Some crude oils react chemically with hydrochloric acid during stimulation
treatments to form solid or semi-solid particles called sludge, or asphaltene sludge.
This can restrict or completely plug the flow channels in the producing formation
reducing the effectiveness of the acid treatment. The following can be said of acid
sludges:

  • · Form in wells that produce asphaltic crude oils.
  • · Can be prevented if tested.
  • · Low pH destabilises the asphaltic colloidal dispersion.
  • · High aromatic solvents are required for removal. (Xylene or Toluene).
  • · Form more readily with stronger acids.

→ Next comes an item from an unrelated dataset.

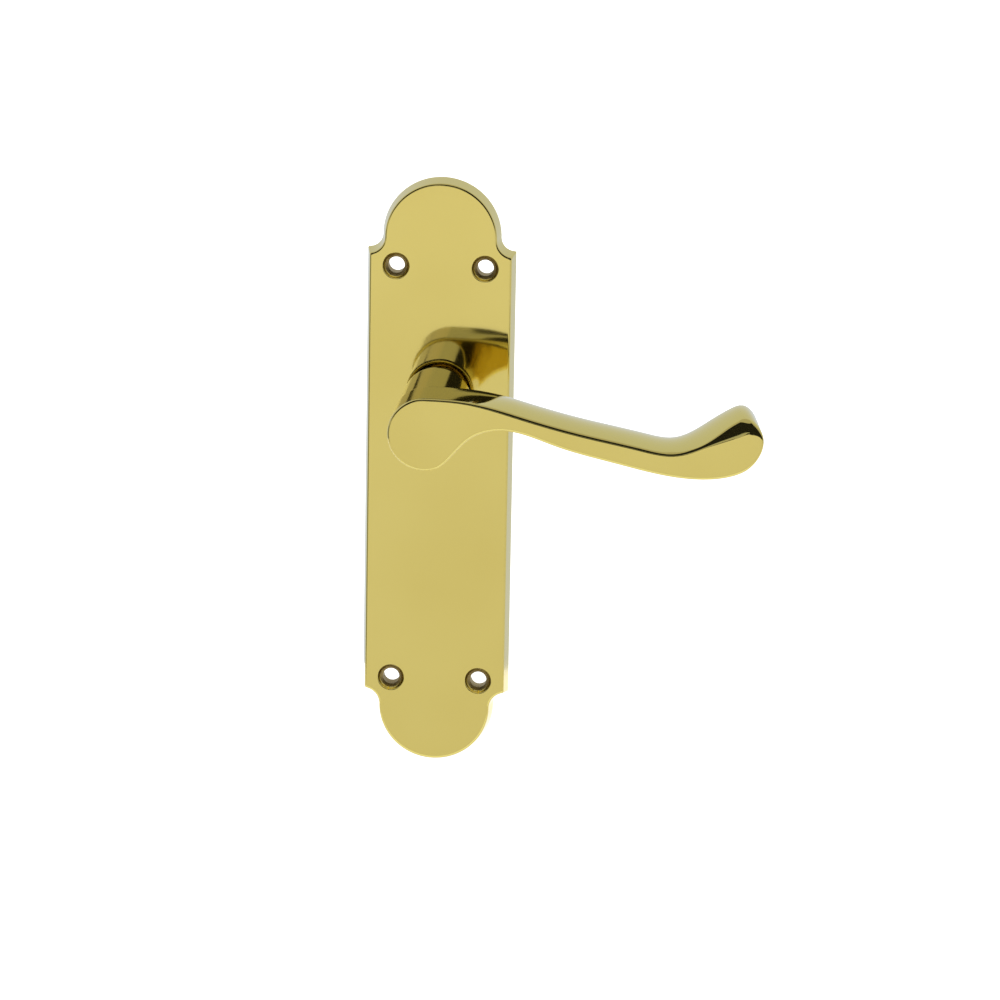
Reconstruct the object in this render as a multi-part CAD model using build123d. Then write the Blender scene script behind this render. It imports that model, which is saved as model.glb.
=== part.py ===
from build123d import *
import math
import os

# Scroll lever handle on a shaped latch backplate, millimetres.
# Origin: on the spindle axis, in the plane of the backplate's door side.
# +X runs along the lever towards its scroll, +Z is up, +Y goes into the door.

# Backplate
PLATE_HEIGHT = 165.0
PLATE_WIDTH = 40.4
PLATE_DEPTH = 5.0
PLATE_DRAFT = 1.0
PLATE_EDGE_RADIUS = 0.4
PLATE_CENTRE_Z = -22.3
FRONT_WALL = 1.6
ARCH_RADIUS = 15.1
COVE_RADIUS = 4.72

# Screw holes
HOLE_SPACING_X = 24.2
HOLE_SPACING_Z = 116.9
SCREW_HOLE_RADIUS = 2.25
COUNTERSINK_RADIUS = 3.6
SCREW_BOSS_RADIUS = 5.2

# Cast ring and ribs in the hollow back
HUB_RING_INNER = 15.2
HUB_RING_WALL = 1.4
RIB_WIDTH = 1.4
RIB_SETBACK = 0.8
CROSS_RIB_Z = -46.0
POCKET_INSET = 2.2

# Lever
LEVER_FRONT_Y = -45.0
LEVER_DEPTH = 14.0
EYE_RADIUS = 9.9
LEVER_FRONT_EDGE = 1.2
LEVER_JOIN_ANGLE = -76.0
LEVER_UPPER = ((13.0, 9.6), (28.6, 6.4), (46.8, 1.9), (62.0, -1.4), (71.0, -0.1), (79.1, 5.3))
LEVER_CREST = (84.1, 7.1)
LEVER_TIP = (90.1, 1.3)
LEVER_LOWER = ((73.0, -9.8), (61.0, -8.8), (34.6, -2.9), (20.3, 0.9), (12.2, -1.3))
NECK_RADIUS = 9.4
NECK_BACK_Y = -8.0
NECK_EDGE = 0.7
JOURNAL_RADIUS = 6.9
JOURNAL_BACK_Y = -5.15
STEM_RADIUS = 6.3
STEM_END_Y = 2.3

# Square drive in the lever
SPINDLE_SIZE = 8.0
SPINDLE_LENGTH = 100.0
SPINDLE_CLEARANCE = 0.05
SPINDLE_CHAMFER = 0.8
SPINDLE_CORNER = 0.9
SPINDLE_GRIP = 36.0
SOCKET_DEPTH = 38.0
SOCKET_CORNER = 0.7

# Bearing bush
BUSH_FRONT_Y = -4.15
BUSH_BACK_Y = -2.6
BUSH_RUNNING_FIT = 0.05
BUSH_OUTER_RADIUS = 7.5
BUSH_FLANGE_RADIUS = 8.4
BUSH_LIP_RADIUS = 6.5
BUSH_SEAT_GAP = 0.03

# Drive cam
CAM_FRONT_Y = -2.55
CAM_ARM_FRONT_Y = -1.1
CAM_BACK_Y = -0.2
CAM_HUB_RADIUS = 8.0
CAM_ARM_RADIUS = 14.0
CAM_ARM_HALF_WIDTH = 2.2
CAM_REST_ANGLE = 90.0
CAM_FLAT = 5.6
CAM_FIT = 0.03

# Stops and spring anchor
PIN_RADIUS = 1.2
PIN_DISTANCE = 12.4
STOP_CLEARANCE = 0.05
LEVER_TRAVEL = 45.0
PIN_END_Y = -0.15
PIN_SEAT_DEPTH = 0.9
PIN_FIT = 0.02

# Return spring
SPRING_WIRE = 0.9
SPRING_RADIUS = 9.4
SPRING_FRONT_Y = -2.75
SPRING_BACK_Y = -1.67
SPRING_MOVING_ANGLE = 79.0
SPRING_SWEEP = 405.0
SPRING_LEG = 8.4
SPRING_LEG_END_Y = -0.4
SPRING_ANCHOR_REACH = 7.2
SPRING_ANCHOR_GAP = 0.03
SPRING_BEND = 0.9

# Retaining parts on the stem
DISC_SPRING_RADIUS = 8.0
DISC_SPRING_THICKNESS = 0.25
DISC_SPRING_HEIGHT = 0.4
GROOVE_FRONT_Y = 0.4
GROOVE_WIDTH = 1.1
GROOVE_RADIUS = 5.95
CIRCLIP_THICKNESS = 1.0
CIRCLIP_OUTER = 7.9
CIRCLIP_SHIFT = 0.35
CIRCLIP_LUG_RADIUS = 1.7
CIRCLIP_LUG_HOLE = 0.65
CIRCLIP_LUG_DISTANCE = 8.1
CIRCLIP_LUG_ANGLE = 17.0


def on_back(y):
    """Sketch plane at depth y whose local axes are X and Z and whose normal is +Y."""
    return Plane(origin=(0, y, 0), x_dir=(-1, 0, 0), z_dir=(0, 1, 0))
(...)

The formation of sludge when acidizing can occur in any crude oil that contains
asphaltenes. In general it can be said that, if a crude oil has a tendency to sludge, it
is more likely to form with stronger acids and in greater volumes. Crude oils with this
tendency can be identified by simple laboratory tests and treatments can then be
designed to prevent their formation.

Sludges form when asphaltenes are precipitated out of the crude oil. Asphaltic
material exists in the formation as a colloidal dispersion of minute asphaltene
particles permeated by adsorbed maltenes. These maltene-asphaltene micelles are
stabilised by a double electrolytic bond. The low pH environment created by acids
disrupts this bond and causes destabilisation of the asphaltenes, thus allowing them
to aggregate and to precipitate out from the crude oil.

Unfortunately, sludge is extremely difficult to remove because it is insoluble in most
treating solutions, so most effort is directed towards prevention rather than
correction. Acid concentrations as low as 1.0% have produced sludge with
susceptible crudes, sludge prevention generally becomes more difficult as the
concentration of the acid increases.

Sludges are very viscous and usually require the use of a high aromatic solvent
(xylene or toluene) for removal. Sludge prevention procedures should be used when
acidizing wells that produce asphaltenic crudes.